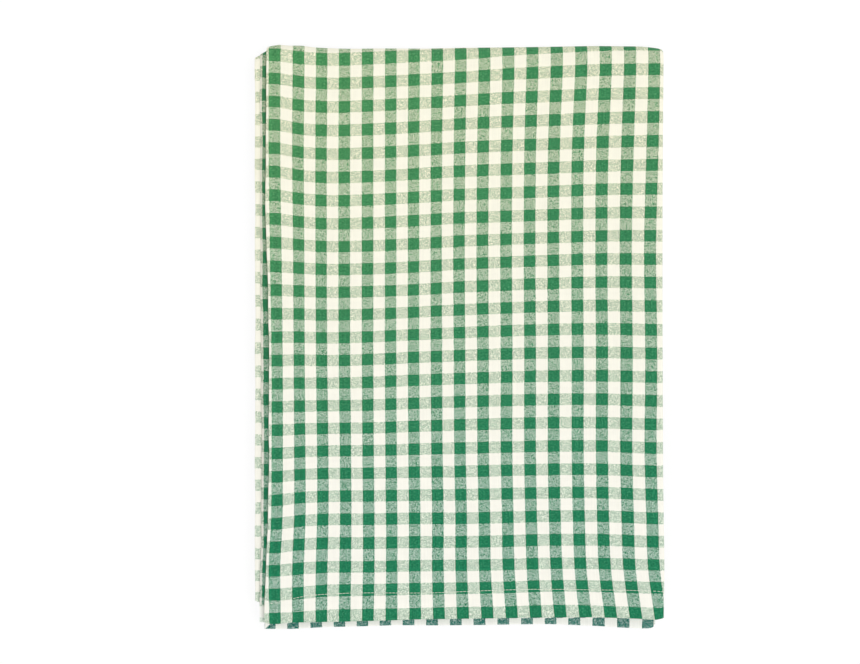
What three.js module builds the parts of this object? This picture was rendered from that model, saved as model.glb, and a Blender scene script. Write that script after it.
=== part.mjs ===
// A hemmed gingham tablecloth, folded in quarters across its width and again
// in quarters along its length, lying flat. It is one sheet, so it is one
// solid: a flat cloth whose corners are carried to their folded places.
// Millimetres, +Z up. The origin is under the middle of the folded cloth. +Y
// runs from the hem that shows to the crosswise fold, and +X to the right-hand
// fold.

import * as THREE from 'three';
import { mergeVertices } from 'three/addons/utils/BufferGeometryUtils.js';

// ---------------------------------------------------------------- the cloth

const CLOTH_WIDTH = 1400;
const CLOTH_LENGTH = 2000;
const SHEET = 1;
const AIR = 0.3;

const GREEN_CHECK = 0x3f8a5b;
const COTTON_ROUGHNESS = 0.9;

// ------------------------------------------------------------- how it folds

// Layers lie one pitch apart in the strip that the first folds make, and the
// strip lies on itself one band apart.
const PITCH = SHEET + AIR;
const BAND = 4 * PITCH;

// Across the width: a run of cloth at each of these levels, in pitches from
// the strip's middle. The first run starts at the front side hem, and the last
// one ends at the back side hem.
const STRIP_LEVELS = [-1.5, 1.5, 0.5, -0.5];

// Along the length: a run of the strip at each of these levels, in bands from
// the stack's middle. The first starts at the top end hem, which shows, and
// the last ends at the lower end hem.
const STACK_LEVELS = [1.5, -1.5, -0.5, 0.5];

// How far the other edges stand back from the two that reach furthest: the
// front side hem on the left, and the lower end hem in front.
const SIDE_FOLD_INSET = 10.4;
const BACK_HEM_INSET = 6.2;
const TOP_HEM_INSET = 5.8;
const NEAR_FOLD_INSET = 4.5;

// Where the long edges wander, because the folding was not quite square. Each
// row is a share of the way along the cloth, and says how far to the right of
// its own line each edge lies there.
const SIDE_WANDER = [
  { along: 0.000, frontHem: 0.0, backHem: -0.8, sideFold: -2.3, rightFold: 0.6 },
  { along: 0.025, frontHem: 0.0, backHem: -0.6, sideFold: -1.0, rightFold: 1.2 },
  { along: 0.060, frontHem: 0.0, backHem: 0.0, sideFold: 0.8, rightFold: 0.2 },
  { along: 0.140, frontHem: 0.2, backHem: 0.4, sideFold: 1.2, rightFold: -0.5 },
  { along: 0.190, frontHem: 0.0, backHem: 0.0, sideFold: -1.2, rightFold: -0.4 },
  { along: 0.245, frontHem: 0.0, backHem: 0.0, sideFold: 0.0, rightFold: 0.4 },
  { along: 0.375, frontHem: 1.6, backHem: -0.6, sideFold: 0.4, rightFold: -1.2 },
  { along: 0.500, frontHem: 1.2, backHem: 0.4, sideFold: -0.6, rightFold: -1.6 },
  { along: 0.625, frontHem: 2.2, backHem: -0.8, sideFold: 0.2, rightFold: -0.8 },
  { along: 0.750, frontHem: 1.0, backHem: 0.2, sideFold: -0.6, rightFold: -1.0 },
  { along: 0.875, frontHem: 0.8, backHem: -0.6, sideFold: -1.6, rightFold: -2.0 },
  { along: 1.000, frontHem: 1.2, backHem: -0.4, sideFold: -3.4, rightFold: -3.8 },
];

// How far the two end hems draw back from their lines. Each row is a place
// across the cloth. Near the side hems the cloth is drawn up shorter, and the
// top corner at the right-hand fold is turned under a little.
const END_DRAW = [
  { across: 0, topHem: 15.0, lowerHem: 17.0 },
  { across: 8, topHem: 9.5, lowerHem: 14.0 },
  { across: 345, topHem: 7.5, lowerHem: 1.0 },
  { across: 358, topHem: 6.5, lowerHem: 0.0 },
  { across: 362, topHem: 2.0, lowerHem: -0.5 },
  { across: 367, topHem: 0.0, lowerHem: -1.5 },
  { across: 530, topHem: 0.0, lowerHem: 1.0 },
  { across: 640, topHem: 0.2, lowerHem: 0.0 },
  { across: 692, topHem: -3.0, lowerHem: -2.4 },
  { across: 705, topHem: -1.5, lowerHem: -2.0 },
  { across: 718, topHem: 0.5, lowerHem: -2.4 },
  { across: 870, topHem: 1.0, lowerHem: 1.0 },
  { across: 1050, topHem: 3.0, lowerHem: -1.0 },
  { across: 1392, topHem: 8.0, lowerHem: 13.0 },
  { across: 1400, topHem: 11.0, lowerHem: 16.0 },
];

// How far the crosswise folds at the far end bow outwards, across the stack.
// Every layer has its facets at these places, so the bow spaces them evenly.
const FAR_BOW = [
  { x: -180, bow: 1.0 },
  { x: -158, bow: 2.0 },
  { x: -110, bow: -2.0 },
  { x: -50, bow: 0.2 },
  { x: 20, bow: 0.3 },
  { x: 100, bow: -0.3 },
  { x: 170, bow: 0.2 },
  { x: 180, bow: -0.8 },
];
const BOW_STARTS = 150;

// Low rises and hollows, as changes in the height of the stack's top.
const SWELLS = [
  { x: -95, y: 120, reach: 160, rise: 0.8 },
  { x: 110, y: 30, reach: 160, rise: 0.6 },
  { x: -20, y: -130, reach: 180, rise: -0.5 },
  { x: 60, y: 225, reach: 160, rise: 0.5 },
  { x: 150, y: -220, reach: 180, rise: -0.5 },
  { x: -150, y: -200, reach: 170, rise: 0.4 },
];

// --------------------------------------------------------- how it is faceted

// Where every straight run has its inner rows of facets, so that the layers
// keep their spacing, and the steps of each half turn.
const ROWS_ACROSS = FAR_BOW.slice(1, -1).map((row) => row.x);
const ROWS_ALONG = [-222, -150, -50, 50, 150, 215];
const STEPS_PER_TURN = 6;
const MERGE_DISTANCE = 1e-4;

// ------------------------------------------------------------ small helpers

const { clamp, lerp, smoothstep } = THREE.MathUtils;

// A column of a table, read between its rows.
function readTable(rows, placeName, column, place) {
  let row = 0;
  while (row < rows.length - 2 && place > rows[row + 1][placeName]) row += 1;
  const from = rows[row];
  const to = rows[row + 1];
  const share = (place - from[placeName]) / (to[placeName] - from[placeName]);
  return lerp(from[column], to[column], clamp(share, 0, 1));
}

// A line folded back and forth on itself: a run at each level, from one given
// end to the other, and half-circle turns between them. Each station has its
// place and level, the sheet's normal there, and the cloth used up to it.
function foldedLine(levels, ends, innerRows) {
  const stations = [];
  let used = 0;
  levels.forEach((level, run) => {
    const heading = run % 2 === 0 ? 1 : -1;
    const [start, end] = ends[run];
    const inner = heading > 0 ? innerRows : [...innerRows].reverse();
    for (const place of [start, ...inner, end]) {
      stations.push({
        place,
        level,
        normal: [0, heading],
        used: used + Math.abs(place - start),
      });
    }
    used += Math.abs(end - start);
    if (run === levels.length - 1) return;

    const rise = levels[run + 1] - level;
    const radius = Math.abs(rise) / 2;
    for (let step = 1; step < STEPS_PER_TURN; step += 1) {
      const angle = Math.PI * step / STEPS_PER_TURN;
      stations.push({
        place: end + heading * radius * Math.sin(angle),
        level: level + rise * (1 - Math.cos(angle)) / 2,
        normal: [-Math.sign(rise) * Math.sin(angle), heading * Math.cos(angle)],
        used: used + radius * angle,
      });
    }
    used += Math.PI * radius;
  });
  return stations;
}

// --------------------------------------------------- sizes that follow these

const OUTER_OF_STRIP = 1.5 * PITCH + SHEET / 2;
const OUTER_OF_SIDE_FOLD = 0.5 * PITCH + SHEET / 2;
const OUTER_OF_FAR_FOLD = 1.5 * BAND + OUTER_OF_STRIP;
const OUTER_OF_NEAR_FOLD = 0.5 * BAND + OUTER_OF_STRIP;

// Half-circle turns of 1.5, 0.5 and 0.5 pitches, or bands, take this much.
const TURNS_ACROSS = 2.5 * Math.PI * PITCH;
const TURNS_ALONG = 2.5 * Math.PI * BAND;

// The straight runs share what the turns leave of the cloth: four runs, each
// twice the half size of the stack, less the edges that stand back from it.
const HALF_WIDTH = (CLOTH_WIDTH - TURNS_ACROSS + 4 * OUTER_OF_STRIP
  + BACK_HEM_INSET + 2 * (SIDE_FOLD_INSET + OUTER_OF_SIDE_FOLD)) / 8;
const HALF_LENGTH = (CLOTH_LENGTH - TURNS_ALONG + 4 * OUTER_OF_FAR_FOLD
  + TOP_HEM_INSET + 2 * (NEAR_FOLD_INSET + OUTER_OF_NEAR_FOLD)) / 8;

const STACK_MIDDLE = 2 * BAND - AIR / 2;
const STACK_HEIGHT = 2 * STACK_MIDDLE;

// ------------------------------------------------------------ folded places

// The strip's cross-section, at a share of the way along the cloth.
function sectionAt(along) {
  const wander = (edge) => readTable(SIDE_WANDER, 'along', edge, along);
  const frontHem = -HALF_WIDTH + wander('frontHem');
  const backHem = -HALF_WIDTH + BACK_HEM_INSET + wander('backHem');
  const sideFold = -HALF_WIDTH + SIDE_FOLD_INSET + OUTER_OF_SIDE_FOLD + wander('sideFold');
  const rightFold = HALF_WIDTH - OUTER_OF_STRIP + wander('rightFold');
  const levels = STRIP_LEVELS.map((level) => level * PITCH);
  const ends = [
    [frontHem, rightFold],
    [rightFold, sideFold],
    [sideFold, rightFold],
    [rightFold, backHem],
  ];
  return foldedLine(levels, ends, ROWS_ACROSS);
}

// The way that the strip's middle takes through the stack.
function wayOfStrip() {
  const farFold = HALF_LENGTH - OUTER_OF_FAR_FOLD;
  const nearFold = -HALF_LENGTH + NEAR_FOLD_INSET + OUTER_OF_NEAR_FOLD;
  const levels = STACK_LEVELS.map((level) => STACK_MIDDLE + level * BAND);
  const ends = [
    [-HALF_LENGTH + TOP_HEM_INSET, farFold],
    [farFold, nearFold],
    [nearFold, farFold],
    [farFold, -HALF_LENGTH],
  ];
  return foldedLine(levels, ends, ROWS_ALONG);
}

// The far bow and the swells move all layers together, so that they never
// meet, and leave the underside flat.
function settle(point) {
  const { x, y } = point;
  const farness = smoothstep(y, BOW_STARTS, HALF_LENGTH);
  point.y += farness * readTable(FAR_BOW, 'x', 'bow', x);
  let rise = 0;
  for (const swell of SWELLS) {
    const away = Math.hypot(x - swell.x, y - swell.y) / swell.reach;
    rise += swell.rise * Math.exp(-2 * away * away);
  }
  point.z *= 1 + rise / STACK_HEIGHT;
}

// ----------------------------------------------------------------- the mesh

// The cloth lies flat at first, as a box with a cell from each station to the
// next, and each of its corners is carried to its folded place.
function foldedCloth() {
  const way = wayOfStrip();
  const sections = way.map((stop) => sectionAt(stop.used / CLOTH_LENGTH));
  const cellsAcross = sections[0].length - 1;
  const cellsAlong = way.length - 1;

  const cloth = new THREE.BoxGeometry(cellsAcross, cellsAlong, 1, cellsAcross, cellsAlong, 1);
  cloth.translate(cellsAcross / 2, cellsAlong / 2, 0);
  const corners = cloth.getAttribute('position');
  const corner = new THREE.Vector3();
  for (let index = 0; index < corners.count; index += 1) {
    corner.fromBufferAttribute(corners, index);
    const row = Math.round(corner.y);
    const stop = way[row];
    const spot = sections[row][Math.round(corner.x)];
    const side = Math.sign(corner.z) * SHEET / 2;
    const height = spot.level + side * spot.normal[1];

    let draw = 0;
    if (row === 0) draw = readTable(END_DRAW, 'across', 'topHem', spot.used);
    if (row === cellsAlong) draw = readTable(END_DRAW, 'across', 'lowerHem', spot.used);

    corner.set(
      spot.place + side * spot.normal[0],
      stop.place + draw + height * stop.normal[0],
      stop.level + height * stop.normal[1],
    );
    settle(corner);
    corners.setXYZ(index, corner.x, corner.y, corner.z);
  }

  cloth.computeBoundingBox();
  const middle = cloth.boundingBox.getCenter(new THREE.Vector3());
  cloth.translate(-middle.x, -middle.y, 0);

  cloth.deleteAttribute('normal');
  cloth.deleteAttribute('uv');
  const joined = mergeVertices(cloth, MERGE_DISTANCE);
  joined.computeVertexNormals();
  return joined;
}

const cotton = new THREE.MeshStandardMaterial({
  color: GREEN_CHECK,
  roughness: COTTON_ROUGHNESS,
  metalness: 0,
});

const tablecloth = new THREE.Mesh(foldedCloth(), cotton);
tablecloth.name = 'tablecloth';

const part = new THREE.Group();
part.add(tablecloth);

export default part;
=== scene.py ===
"""Dresses the folded gingham tablecloth.

The cloth is one sheet of cotton, 1400 x 2000 mm, with a double-turned hem on
all four sides. It is folded in quarters across its width and again in
quarters along its length, and lies flat.

A place on the flat cloth is given in millimetres: "across" runs from the front
side hem to the back side hem, and "along" from the top end hem, which shows,
to the lower end hem. Folded places are in millimetres too, and are turned to
metres when a mesh is made.
"""

import math

import bpy
import numpy as np
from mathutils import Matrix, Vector


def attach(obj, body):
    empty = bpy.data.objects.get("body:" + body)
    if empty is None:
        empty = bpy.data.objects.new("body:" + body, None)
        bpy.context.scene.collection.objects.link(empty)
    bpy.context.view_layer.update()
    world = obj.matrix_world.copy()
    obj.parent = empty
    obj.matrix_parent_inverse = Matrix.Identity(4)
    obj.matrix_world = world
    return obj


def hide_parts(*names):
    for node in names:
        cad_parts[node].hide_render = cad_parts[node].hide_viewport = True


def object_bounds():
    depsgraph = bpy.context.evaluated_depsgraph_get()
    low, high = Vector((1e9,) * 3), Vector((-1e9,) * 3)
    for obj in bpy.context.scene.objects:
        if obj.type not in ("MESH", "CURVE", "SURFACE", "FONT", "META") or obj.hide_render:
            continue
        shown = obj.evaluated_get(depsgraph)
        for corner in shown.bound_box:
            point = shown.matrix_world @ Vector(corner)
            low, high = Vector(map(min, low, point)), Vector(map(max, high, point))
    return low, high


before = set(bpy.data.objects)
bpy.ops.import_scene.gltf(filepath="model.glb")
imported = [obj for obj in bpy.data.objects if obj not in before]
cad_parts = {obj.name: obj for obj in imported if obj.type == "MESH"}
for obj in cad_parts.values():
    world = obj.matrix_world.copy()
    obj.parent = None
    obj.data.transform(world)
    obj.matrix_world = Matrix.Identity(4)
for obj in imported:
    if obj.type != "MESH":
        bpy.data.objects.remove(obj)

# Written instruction
Copy out each line of the data containing the string "Identity".

# The response
    obj.matrix_parent_inverse = Matrix.Identity(4)
    obj.matrix_world = Matrix.Identity(4)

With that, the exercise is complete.